MUHALEFETE VE BASINA YÖNELİK BASKILAR
Babacan, son dönemde muhalif belediyelere yönelik operasyonlar, gazetecilerin gözaltına alınması ve yargı sopasıyla muhalefetin sindirilmeye çalışılmasını sert bir dille eleştirdi.
“İktidar zayıfladıkça, var gücüyle yargıyı sopa olarak kullanıyor. Sorunları çözemeyince siyasi rakiplerini susturmak istiyorlar. Ancak bilinmeli ki, baskılar arttıkça bizler de sesimizi daha da yükselteceğiz. Demokratik Türkiye için mücadele etmeye devam edeceğiz.”
Babacan, bu süreçte sadece iktidarın değil, muhalefet içinde de güç elde etme yarışına giren ve otoriterleşme eğiliminde olan grupların da kazanamayacağını vurguladı.
“Dönüşümlü zorbalık peşinde olanlar da kazanamayacak. Türkiye’de barış isteyenler, huzur isteyenler, kardeşlik isteyenler kazanacak.”
SİNAN ATEŞ DAVASI VE HUKUKSUZLUK ELEŞTİRİSİ
Babacan, eski Ülkü Ocakları Genel Başkanı Sinan Ateş’in suikast dosyasının kapatılmasını da eleştirerek, adaletin sağlanması için mücadele edeceklerini söyledi. Babacan, Ayşe Ateş’in sözlerini hatırlatarak, “Babamın katillerini bul Tayyip Dede” diyen çocuklarının göz ardı edildiğini ifade etti.

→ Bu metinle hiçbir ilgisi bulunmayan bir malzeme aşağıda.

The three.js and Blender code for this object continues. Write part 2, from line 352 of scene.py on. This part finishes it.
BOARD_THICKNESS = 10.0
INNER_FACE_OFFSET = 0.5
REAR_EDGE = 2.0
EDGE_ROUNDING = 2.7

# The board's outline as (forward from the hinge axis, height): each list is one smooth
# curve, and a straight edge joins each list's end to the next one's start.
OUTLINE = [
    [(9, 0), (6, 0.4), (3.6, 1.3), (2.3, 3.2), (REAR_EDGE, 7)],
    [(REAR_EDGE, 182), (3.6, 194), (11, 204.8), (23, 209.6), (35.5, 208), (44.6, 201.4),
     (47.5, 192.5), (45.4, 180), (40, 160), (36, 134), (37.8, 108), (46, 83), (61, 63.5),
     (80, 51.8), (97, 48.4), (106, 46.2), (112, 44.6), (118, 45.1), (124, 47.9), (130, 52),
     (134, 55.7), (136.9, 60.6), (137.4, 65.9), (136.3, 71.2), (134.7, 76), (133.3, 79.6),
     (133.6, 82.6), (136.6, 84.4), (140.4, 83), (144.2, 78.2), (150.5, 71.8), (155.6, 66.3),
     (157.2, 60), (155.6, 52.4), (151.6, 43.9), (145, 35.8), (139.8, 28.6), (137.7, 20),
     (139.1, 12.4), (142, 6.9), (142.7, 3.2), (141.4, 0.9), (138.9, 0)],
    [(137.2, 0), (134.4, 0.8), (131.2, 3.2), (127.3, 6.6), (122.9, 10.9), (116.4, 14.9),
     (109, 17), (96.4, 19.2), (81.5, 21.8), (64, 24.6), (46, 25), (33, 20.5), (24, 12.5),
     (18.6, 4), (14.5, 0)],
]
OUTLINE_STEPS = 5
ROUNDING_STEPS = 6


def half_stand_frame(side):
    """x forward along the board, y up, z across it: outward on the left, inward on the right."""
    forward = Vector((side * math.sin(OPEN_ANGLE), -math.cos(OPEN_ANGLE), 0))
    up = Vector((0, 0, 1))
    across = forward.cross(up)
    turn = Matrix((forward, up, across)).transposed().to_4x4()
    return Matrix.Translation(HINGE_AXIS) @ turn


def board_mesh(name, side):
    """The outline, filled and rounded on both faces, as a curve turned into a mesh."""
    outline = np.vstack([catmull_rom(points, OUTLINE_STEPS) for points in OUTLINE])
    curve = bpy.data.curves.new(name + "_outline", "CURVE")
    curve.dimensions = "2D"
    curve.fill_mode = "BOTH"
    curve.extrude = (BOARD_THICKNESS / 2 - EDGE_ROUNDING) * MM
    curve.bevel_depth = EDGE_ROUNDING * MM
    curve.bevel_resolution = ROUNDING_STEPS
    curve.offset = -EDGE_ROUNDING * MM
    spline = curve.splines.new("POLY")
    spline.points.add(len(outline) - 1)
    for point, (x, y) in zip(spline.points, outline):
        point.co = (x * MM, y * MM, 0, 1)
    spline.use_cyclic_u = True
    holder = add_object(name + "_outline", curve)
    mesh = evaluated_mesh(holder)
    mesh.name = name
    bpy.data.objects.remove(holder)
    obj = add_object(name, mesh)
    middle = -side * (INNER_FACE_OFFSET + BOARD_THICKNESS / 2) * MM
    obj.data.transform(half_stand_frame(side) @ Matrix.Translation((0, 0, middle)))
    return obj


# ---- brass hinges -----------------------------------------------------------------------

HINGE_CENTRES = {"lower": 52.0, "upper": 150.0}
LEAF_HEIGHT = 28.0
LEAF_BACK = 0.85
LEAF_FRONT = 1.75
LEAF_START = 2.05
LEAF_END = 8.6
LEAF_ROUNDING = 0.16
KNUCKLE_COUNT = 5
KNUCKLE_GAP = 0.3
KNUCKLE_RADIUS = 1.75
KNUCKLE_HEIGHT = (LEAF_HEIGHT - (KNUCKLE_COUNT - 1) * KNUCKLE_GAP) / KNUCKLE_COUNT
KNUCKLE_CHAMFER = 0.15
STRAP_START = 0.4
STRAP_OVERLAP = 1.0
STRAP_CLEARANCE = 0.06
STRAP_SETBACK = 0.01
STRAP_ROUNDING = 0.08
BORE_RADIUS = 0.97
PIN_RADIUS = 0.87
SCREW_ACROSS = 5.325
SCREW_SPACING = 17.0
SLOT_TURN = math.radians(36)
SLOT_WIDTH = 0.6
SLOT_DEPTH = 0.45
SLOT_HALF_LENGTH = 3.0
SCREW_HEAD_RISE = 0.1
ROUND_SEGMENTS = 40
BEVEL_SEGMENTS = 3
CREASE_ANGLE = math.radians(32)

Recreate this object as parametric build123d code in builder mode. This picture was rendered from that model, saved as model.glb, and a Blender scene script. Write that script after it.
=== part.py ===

“Sayın Erdoğan, bu gece kafanızı yastığa koyun ve kendinize şu soruyu sorun: O çocukların yüzüne nasıl bakacaksınız?”
"BİZ BU GECE KAFAMIZI RAHAT KOYACAĞIZ"
Babacan, konuşmasını şu sözlerle tamamladı:
“Biz bu gece kafamızı yastığa rahat koyacağız. Çünkü vicdanımız rahat. Çünkü biz halkın sorunlarını dile getiriyoruz, çünkü biz demokratik bir Türkiye için mücadele ediyoruz. İşte bu yüzden ‘Yeni Yol’ dedik, işte bu yüzden buradayız. Türkiye için daha adil, daha özgür bir gelecek inşa edeceğiz.”